1. Calculating Everything: The biggest time-waster is using the calculator for one-step multiplications or simple additions. If you find yourself entering "5 4," you are sacrificing time. Correction:* Pause for one second before each calculation. Ask, "Can I do this in my head faster?"

1. Input Errors (Parentheses): Misplaced parentheses are the most common cause of wrong calculator answers. For example, entering $\frac{1}{2+3}$ as 1 / 2 + 3 yields 3.5, not the correct 0.2. Correction: When in doubt, overuse parentheses. For the example, enter 1 / (2 + 3). Always review your on-screen expression before hitting "enter."
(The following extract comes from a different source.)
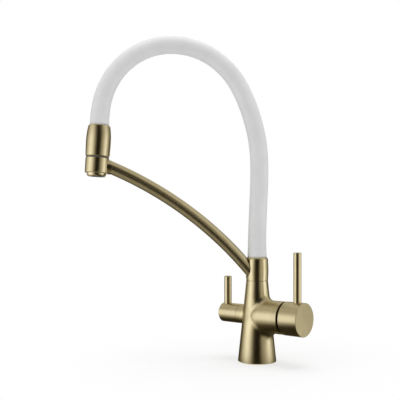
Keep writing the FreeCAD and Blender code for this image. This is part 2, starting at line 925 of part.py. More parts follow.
def arm_tip_line():
    spoke = boss_plane_point() - arm_centre()
    return Vec(spoke.z, 0, -spoke.x).normalize()


def bent_bar(d, start_angle, turn):
    """Round bar along the arm's bend. Angles are from the root's spoke, toward the tip."""
    disc = Part.Face(Part.Wire(Part.makeCircle(d / 2, arm_root(), arm_root_line())))
    disc.rotate(arm_centre(), Vec(0, 1, 0), start_angle)
    return disc.revolve(arm_centre(), Vec(0, 1, 0), turn)


def arm_turn():
    a = arm_root() - arm_centre()
    b = boss_plane_point() - arm_centre()
    return degrees(a.getAngle(b))


def holder_arm():
    """Bent tube, mitred to the recess floor at the root and to the boss at the tip."""
    turn = arm_turn() + 2 * spare_turn
    bar = bent_bar(arm_d, -spare_turn, turn)
    bar = bar.cut(bent_bar(arm_d - 2 * arm_wall, -spare_turn, turn))
    reach = 2 * arm_d
    floor = arm_root_s + fit
    bar = bar.cut(box(floor - reach, floor, -reach, reach, 0, dock_top_z + reach))
    return to_spout(bar.cut(boss_half_space(0)))


def boss_half_space(back):
    """Everything on the ring's side of the boss face, less a set-back toward the body."""
    reach = 3 * arm_d
    block = box(0, 2 * reach, -reach, reach, -reach, reach)
    block.rotate(Vec(0, 0, 0), Vec(0, 1, 0), -head_tilt)
    block.translate(boss_plane_point() + boss_direction() * back)
    return block


def arm_anchor():
    """Plug in the arm's root with a pin that is brazed through the collar's wall."""
    plug_d = arm_d - 2 * arm_wall - 2 * fit
    turn = degrees(anchor_len / arm_bend_r)
    plug = bent_bar(plug_d, -spare_turn, turn + spare_turn)
    reach = 2 * arm_d
    floor = arm_root_s + fit
    plug = plug.cut(box(floor - reach, floor, -reach, reach, 0, dock_top_z))
    return to_spout(plug.fuse(anchor_pin_bar(anchor_pin_d, 0.0)))


def anchor_pin_bar(d, spare):
    z = collar_z + arm_root_z
    inner = post_top_d / 2 + 3 * fit - spare
    return between(d, Vec(inner, 0, z), Vec(arm_root_s + fit + anchor_pin_in - spare, 0, z))


# ---- dock ring and spray head ---------------------------------------------------------------


def dock_ring():
    """Ring at the arm's end, with the boss and the plug that goes into the arm."""
    r = dock_d / 2
    edge = dock_edge
    band = turned([
        (0, -dock_h),
        (r - edge, -dock_h),
        (r, -dock_h + edge),
        (r, -edge),
        (r - edge, 0),
        (0, 0),
    ])
    boss = between(boss_d, Vec(0, 0, -boss_drop), Vec(-r - boss_out, 0, -boss_drop))
    band = to_head(band.fuse(boss))
    plug_d = arm_d - 2 * arm_wall - 2 * fit
    turn = arm_turn()
    length = degrees(anchor_len / arm_bend_r)
    plug = bent_bar(plug_d, turn - length, length + spare_turn)
    plug = to_spout(plug.cut(boss_half_space(-boss_out)))
    bore = to_head(rod(dock_bore_d, -dock_h - 1, 1))
    return band.fuse(plug).cut(bore)


def dock_liner():
    """Thin plastic sleeve in the ring, in which the head stands."""
    outer = dock_bore_d - 2 * fit
    return to_head(tube(outer, outer - 2 * liner_t, -dock_h, 0))


def seat_washer():
    """Grey washer under the head that rests on the ring."""
    return to_head(tube(seat_washer_d, stem_d + 2 * fit, 0, seat_washer_t))


def ferrule_side(h):
    """Radius of the barrel at a height over its foot: two arcs upright at the belly."""
    belly = ferrule_belly_d / 2
    if h < ferrule_belly_h:
        sag = belly - ferrule_foot_d / 2
        span = ferrule_belly_h
    else:
        sag = belly - ferrule_top_d / 2
        span = ferrule_h - ferrule_belly_h
    arc = (span ** 2 + sag ** 2) / (2 * sag)
    return belly - arc + sqrt(arc ** 2 - (h - ferrule_belly_h) ** 2)


def head_ferrule():
    """Barrel-shaped sleeve over the hose end."""
    z0 = ferrule_z
    edge = ferrule_edge
    low_mid = ferrule_belly_h / 2
    top = ferrule_h - edge
    high_mid = (ferrule_belly_h + top) / 2
    neck = post_top_d / 2 + fit
    cavity = ferrule_cavity_d / 2
    crown = z0 + ferrule_h - ferrule_crown_t
    shell = turned([
        (cavity, z0),
        (ferrule_side(edge) - edge, z0),
        (ferrule_side(edge), z0 + edge),
        (ferrule_belly_d / 2, z0 + ferrule_belly_h, ferrule_side(low_mid), z0 + low_mid),
        (ferrule_side(top), z0 + top, ferrule_side(high_mid), z0 + high_mid),
        (ferrule_top_d / 2 - edge, z0 + ferrule_h),
        (neck, z0 + ferrule_h),
        (neck, crown),
        (cavity, crown),
    ])
    return to_head(shell)


def head_manifold():
    """Carries both tubes into the head: barbs above, the filtered water pipe below."""
    crown = ferrule_z + ferrule_h - ferrule_crown_t
    top = head_top + post_into_hose
    low = ferrule_z + nozzle_thread_len + gasket_t
    body = rod(ferrule_cavity_d - 2 * fit, low, crown).fuse(rod(post_top_d, crown, top))
    outlet_foot = nozzle_foot_z() + aerator_rim_t
    outlet_d = centre_outlet_d - 2 * fit
    pipe = rod(outlet_d, outlet_foot, low)
    body = body.fuse(pipe)
    for y, bore in ((mixed_tube_y, mixed_tube_bore_d), (filtered_tube_y, filtered_tube_bore_d)):
        barb = bore - 2 * fit
        body = body.fuse(rod(barb, top, top + barb_len, 0, y))
    mixed_d = mixed_tube_bore_d - 2 * fit - 2 * barb_wall
    filtered_d = filtered_tube_bore_d - 2 * fit - 2 * barb_wall
    turn_z = low + manifold_turn
    body = body.cut(rod(mixed_d, low, top + barb_len, 0, mixed_tube_y))
    body = body.cut(rod(filtered_d, turn_z, top + barb_len, 0, filtered_tube_y))
    body = body.cut(between(filtered_d, Vec(0, filtered_tube_y, turn_z), Vec(0, 0, turn_z)))
    return to_head(body.cut(rod(filtered_d, outlet_foot, turn_z)))


def nozzle_foot_z():
    return -dock_h - nozzle_out


def nozzle_body():
    """Tubular nozzle that screws into the ferrule and shows under the ring."""
    foot = nozzle_foot_z()
    r = stem_d / 2
    lip = nozzle_lip_d / 2
    thread_r = ferrule_cavity_d / 2 - fit
    top = ferrule_z + nozzle_thread_len
    bore = nozzle_bore_d / 2
    rim = aerator_rim_d / 2 + fit
    seat = foot + aerator_rim_t
    shell = turned([
        (rim, foot),
        (lip, foot),
        bowed((lip, foot), (r, -dock_h - nozzle_side_gap), nozzle_swell),
        (r, ferrule_z),
        (thread_r, ferrule_z),
        (thread_r, top),
        (bore, top),
        (bore, seat),
        (rim, seat),
    ])
    return to_head(shell)


def aerator_rim():
    """Grey ring that holds the aerator in the nozzle's mouth."""
    foot = nozzle_foot_z()
    return to_head(tube(aerator_rim_d, nozzle_bore_d - 2 * aerator_rim_lip, foot, foot + aerator_rim_t))


def aerator_insert():
    """Plastic strainer: two rings of holes and a sleeve round the filtered water pipe."""
    z0 = nozzle_foot_z() + aerator_rim_t
    z1 = z0 + aerator_h
    insert = rod(nozzle_bore_d - 2 * fit, z0, z1)
    insert = insert.cut(rod(centre_outlet_d, z0, z1))
    outer, inner = nozzle_bore_d - 2 * aerator_wall, centre_outlet_d + 2 * aerator_wall
    insert = insert.cut(tube(outer, inner, z0 + aerator_plate_t, z1))
    holes = []
    for pitch_d, count in (
        (aerator_inner_pitch_d, aerator_inner_holes),
        (aerator_outer_pitch_d, aerator_outer_holes),
    ):
        for k in range(count):
            turn = 2 * pi * k / count
            place = (pitch_d / 2 * cos(turn), pitch_d / 2 * sin(turn))
            holes.append(rod(aerator_hole_d, z0, z0 + aerator_plate_t, place[0], place[1]))
    return to_head(insert.cut(holes))


def nozzle_gasket():
    """Rubber ring between the nozzle's thread and the manifold."""
    z = ferrule_z + nozzle_thread_len
    return to_head(tube(ferrule_cavity_d - 4 * fit, nozzle_bore_d, z, z + gasket_t))


# ---- spout hose -----------------------------------------------------------------------------


def head_point(z):
    """Point on the head's axis in the spout's plane, z along that axis from the dock's top."""
    return Vec(dock_reach, 0, dock_top_z) + dock_axis * z


def biarc(a, ta, b, tb):
    """Two arcs that leave a along ta and reach b along tb, tangent where they meet."""
    chord = b - a
    both = ta + tb
    bend = 2 * (1 - ta.dot(tb))
    lean = chord.dot(both)
    if bend < 1e-9:
        reach = chord.Length ** 2 / (2 * lean)
    else:
        reach = (sqrt(lean ** 2 + bend * chord.Length ** 2) - lean) / bend
    joint = (a + ta * reach + b - tb * reach) * 0.5
    return [arc_from(a, ta, joint), arc_from(b, tb * -1, joint, back=True)]


def arc_from(a, tangent, b, back=False):
    """Arc that leaves a along a tangent and ends at b. Reversed where it is drawn backward."""
    chord = b - a
    square = chord - tangent * chord.dot(tangent)
    radius = chord.Length ** 2 / (2 * square.Length)
    centre = a + square.normalize() * radius
    mid_line = (a + b) * 0.5 - centre
    mid = centre + mid_line.normalize() * radius
    points = (b, mid, a) if back else (a, mid, b)
    return Part.Arc(*points).toShape()


def hose_route(z_foot, head_z, y=0.0):
    """Line of the spout from the collar to the head, between straight ends."""
    up = Vec(0, 0, 1)
    foot = Vec(0, 0, z_foot)
    bend = Vec(0, 0, collar_top_z + hose_straight)
    lean = Vec(-hose_lean, 0, hose_lean_z)
    apex = Vec(hose_apex_s, 0, hose_apex_z)
    end = head_point(head_z)
    drop = head_point(head_top + hose_straight)
    edges = [Part.LineSegment(foot, bend).toShape()]
    edges += biarc(bend, up, lean, up)
    edges += biarc(lean, up, apex, Vec(1, 0, 0))
    edges += biarc(apex, Vec(1, 0, 0), drop, dock_axis * -1)
    edges.append(Part.LineSegment(drop, end).toShape())
    route = Part.Wire(edges)
    route.translate(Vec(0, y, 0))
    return route


def along(route, d):
    """Round bar along a route that starts straight up."""
    foot = route.Edges[0].Vertexes[0].Point
    circle = Part.Wire(Part.makeCircle(d / 2, foot, Vec(0, 0, 1)))
    return route.makePipeShell([circle], True, False)


def hose_sleeve():
    """Silicone sleeve of the spout, swelling where it stands on the collar and the head."""
    route = hose_route(collar_top_z, head_top)
    sleeve = along(route, hose_d)
    foot = turned(swelling(collar_top_z, hose_flare_d))
    head = turned(swelling(0, hose_head_d))
    head.rotate(Vec(0, 0, 0), Vec(0, 1, 0), -head_tilt)
    head.translate(head_point(head_top))
    bore = along(route, hose_bore_d)
    return to_spout(sleeve.fuse([foot, head]).cut(bore))


def swelling(z, d):
    """Profile of a hose end that swells from the hose's width to d in a soft curve."""
    r, out, inner = hose_d / 2, d / 2, hose_bore_d / 2 + 1
    mid = ((r + out) / 2, z + hose_straight / 2)
    end = (r, z + hose_straight)
    return [
        (inner, z),
        (out, z),
        bowed((out, z), mid, hose_end_bow),
        bowed(mid, end, -hose_end_bow),
        (inner, end[1]),
    ]


def spout_tube(d, bore, y):
    """Water tube inside the sleeve, from the post's barb to the head's barb."""
    route = hose_route(collar_top_z + post_into_hose, head_top + post_into_hose, y)
    return to_spout(along(route, d).cut(along(route, bore)))


def mixed_water_tube():
    return spout_tube(mixed_tube_d, mixed_tube_bore_d, mixed_tube_y)


def filtered_water_tube():
    return spout_tube(filtered_tube_d, filtered_tube_bore_d, filtered_tube_y)


# ---- all pieces -----------------------------------------------------------------------------

pieces = [
    body_casting,
    inlet_block,
    base_gasket,
    glide_ring,
    lock_screw,
    cartridge_base,
    cartridge_seals,
    cartridge_body,
    fixed_disc,
    moving_disc,
    disc_driver,
    cartridge_carrier,
    stem_pin,
    mixer_stem,
    cartridge_nut,
    cover_dome,
    mixer_cap,
    mixer_lever,
    mixer_grub_screw,
    filter_headwork,
    filter_fixed_disc,
    filter_moving_disc,
    filter_spindle,
    filter_o_ring,
    filter_cap,
    filter_lever,
    filter_grub_screw,
    swivel_post,
    swivel_rings,
    swivel_collar,
    holder_arm,
    arm_anchor,
    dock_ring,
    dock_liner,
    seat_washer,
    head_ferrule,
    head_manifold,
    nozzle_body,
    aerator_rim,
    aerator_insert,
    nozzle_gasket,
    hose_sleeve,
    mixed_water_tube,
    filtered_water_tube,
]

os.makedirs("parts", exist_ok=True)
for piece in pieces:
    solid = piece()
    solid.exportStep(f"parts/{piece.__name__}.step")
    print(f"{piece.__name__:22} {len(solid.Solids)} solid, {solid.Volume:10.1f} mm3, valid {solid.isValid()}")
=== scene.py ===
import math
import bmesh
import bpy
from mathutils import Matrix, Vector


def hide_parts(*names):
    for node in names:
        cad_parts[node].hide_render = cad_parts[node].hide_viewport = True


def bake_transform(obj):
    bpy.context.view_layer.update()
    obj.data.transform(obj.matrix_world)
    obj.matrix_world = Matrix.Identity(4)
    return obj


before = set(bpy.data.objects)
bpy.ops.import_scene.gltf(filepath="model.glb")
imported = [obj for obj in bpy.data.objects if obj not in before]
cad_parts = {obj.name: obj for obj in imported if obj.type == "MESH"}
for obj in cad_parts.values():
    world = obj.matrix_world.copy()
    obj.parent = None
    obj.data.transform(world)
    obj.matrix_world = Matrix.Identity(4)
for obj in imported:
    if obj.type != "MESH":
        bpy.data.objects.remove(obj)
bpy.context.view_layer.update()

# ---- camera ----------------------------------------------------------------------------------
# The photograph looks level at the lower part of the tap from 0.85 m. The picture's frame is
# raised a little, so that the uprights stay parallel and the whole arch of the hose fits in.

looking = Vector((-0.6581, 0.7530, 0.0))
camera_data = bpy.data.cameras.new("camera")
camera_data.sensor_width = 36.0
camera_data.lens = 58.5
camera_data.shift_y = 0.07
camera = bpy.data.objects.new("camera", camera_data)
camera.location = (0.5036, -0.6898, 0.1741)
camera.rotation_euler = looking.to_track_quat("-Z", "Y").to_euler()
bpy.context.scene.collection.objects.link(camera)
bpy.context.scene.camera = camera

# ---- floor, studio wall and lamps ------------------------------------------------------------
# A pale floor, white beyond the tap's own shadow. Round it stands a drum of cards, which only
# polished metal sees: pale at both sides, dark behind the camera and at the far corners. Three
# soft lamps light the tap.


def show(name, mesh):
    """Put a mesh or curve in the scene as an object at the origin."""
    made = bpy.data.objects.new(name, mesh)
    bpy.context.scene.collection.objects.link(made)
    return made


def from_bmesh(name, bm):
    """Turn a bmesh into an object."""
    mesh = bpy.data.meshes.new(name)
    bm.to_mesh(mesh)
    bm.free()
    return show(name, mesh)


def new_material(name):
    """An empty node material with its output node."""
    material = bpy.data.materials.new(name)
    material.use_nodes = True
    tree = material.node_tree
    tree.nodes.clear()
    return material, tree, tree.nodes.new("ShaderNodeOutputMaterial")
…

1. Misinterpreting Graphical Output: When finding intersections or roots, you may only see one point on your screen, but there could be another outside your current window. Correction: Always ensure your graphing window (the x-min, x-max, y-min, y-max settings) is appropriate for the problem. If a question implies multiple solutions, adjust your window to see a broader view of the graph.

Summary

• Use your calculator strategically: Rely on mental math for simple arithmetic to save time, but deploy your calculator without hesitation for complex, multi-step calculations.
• Graph to solve: Use the graphing function, especially the "calculate intersect" feature, to visually solve systems of equations and find roots, turning difficult algebra into manageable steps.
• Verify with tables: Employ the table function to check algebraic solutions and analyze function behavior across inputs, adding a layer of accuracy to your work.
• Build efficient workflows: Master your device's functions, use the "Ans" key, practice the "plugging in" strategy for multiple-choice questions, and always estimate first to catch glaring errors.
• Avoid common traps: Be vigilant about parentheses in your inputs, avoid unnecessary calculations, and set appropriate graphing windows to ensure you see all relevant parts of a function.